There has already been editorial commentary about the power of regional satraps and the question has been asked if disparate forces could take on an entrenched national player. It can happen, but only if the Congress is on board because in spite of the defeats in these polls, the party still has bases across the country. Because of its failure to win Kerala and Assam, there is likely to be some implosions in the Congress but if the past is an indicator of the future, then after the hurly-burly is done, the Gandhis will still be at the helm of affairs.

The good news is that although Rahul Gandhi has shown none of the street-fighting grit that makes Mamata Banerjee so exceptional at this moment in contemporary history, he has taken wise and far-sighted positions on the coronavirus epidemic that currently rages through the land. At a time of acute oxygen shortages in the national capital, Priyanka Gandhi has been personally overseeing a youth Congress team delivering oxygen cylinders to homes, hospitals and even embassy compounds, small gestures that do show that the heart is in the right place.

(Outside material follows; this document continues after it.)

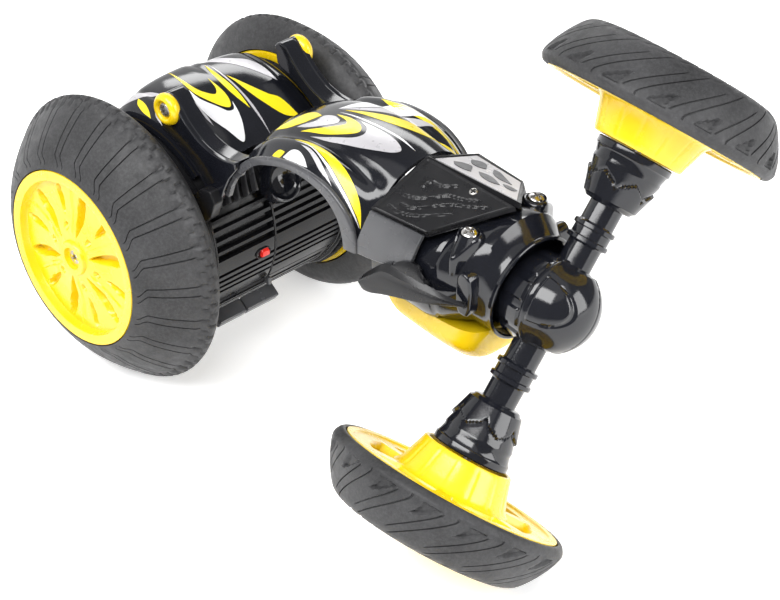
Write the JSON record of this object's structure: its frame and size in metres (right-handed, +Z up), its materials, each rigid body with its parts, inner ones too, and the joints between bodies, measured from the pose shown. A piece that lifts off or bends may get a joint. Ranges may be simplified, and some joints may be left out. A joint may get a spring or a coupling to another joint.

But hardheaded political acumen would require the Congress to recast state strategies and not contest against traditional regional players as it did in Bengal, eventually getting out for duck. Adhir Ranjan Chowdhury, the leader of the Congress in the Lok Sabha, also oversaw its Bengal strategy and often speaks of Mamata Banerjee with disrespectful phraseology. Should the Congress be serious in its intent to take on Narendra Modi in 2024, it would have to dispense with certain fixtures in its state units and look at the larger picture. The next round of state polls will take place in early 2022, first in Punjab, where the BJP no longer remains a serious contender after the split with the Shiromani Akali Dal over the farm laws, and then in Uttar Pradesh, hit by Covid-19 spreading into the hinterland but also missing a strong Opposition.

Mamata Banerjee has been part of two coalitions in the past, the National Democratic Alliance of Atal Bihari Vajpayee when she was not in power in Bengal and the United Progressive Alliance, eventually leaving UPA II led by Manmohan Singh in 2012 over foreign direct investment in the retail sector. Unlike the Bahujan Samaj Party chief, Mayawati, or the late J. Jayalalithaa, both former women chief ministers, the Bengal leader is not unapproachable. She has excellent relations with Sonia Gandhi and with state leaders across the country. Of importance would also be her equation with Sharad Pawar, the Nationalist Congress Party supremo, who is considered a smart practitioner of statecraft and is credited with being behind the design of the regime that now rules Maharashtra. Both Mamata Banerjee and Pawar are former Congress members who would go on to create significant regional parties. The UPA is currently almost defunct as a forum and Sonia Gandhi is the chairman; the game would indeed be afoot again were the national party and regional players to reach out and make the Bengal chief minister chairperson of the UPA.

Mamata Banerjee takes risks. There is something beautifully human about her defeat in Nandigram. She left a safe seat for a tougher one when she was, in fact, the TMC face for every seat in Bengal. She was injured both physically and metaphorically in Nandigram, but as does happen in protracted battles, the hero gets wounded, copes with the pain and keeps charging till the enemy is vanquished. The eventual defeat from Nandigram only makes her human and, therefore, more relatable in the age of carefully manufactured leadership.

At a time when many state leaders even from opposing parties are careful about what they say about Narendra Modi and Amit Shah, it’s a breath of fresh air to see Mamata Banerjee speak her mind fearlessly and honestly from her point of view. Under the homely exterior of a spontaneous leader in a simple cotton sari is an individual with nerves of steel. That’s what is needed to fight the cult of the Indian prime minister, propped up by big money, manpower and a pliable national media. There is some distance between 2021 and 2024, when the next general election takes place; can the Opposition start devising a strategy? There are chinks in the BJP’s armour and the national chemistry is changing. Mamata Banerjee has shown India that no victory is impossible.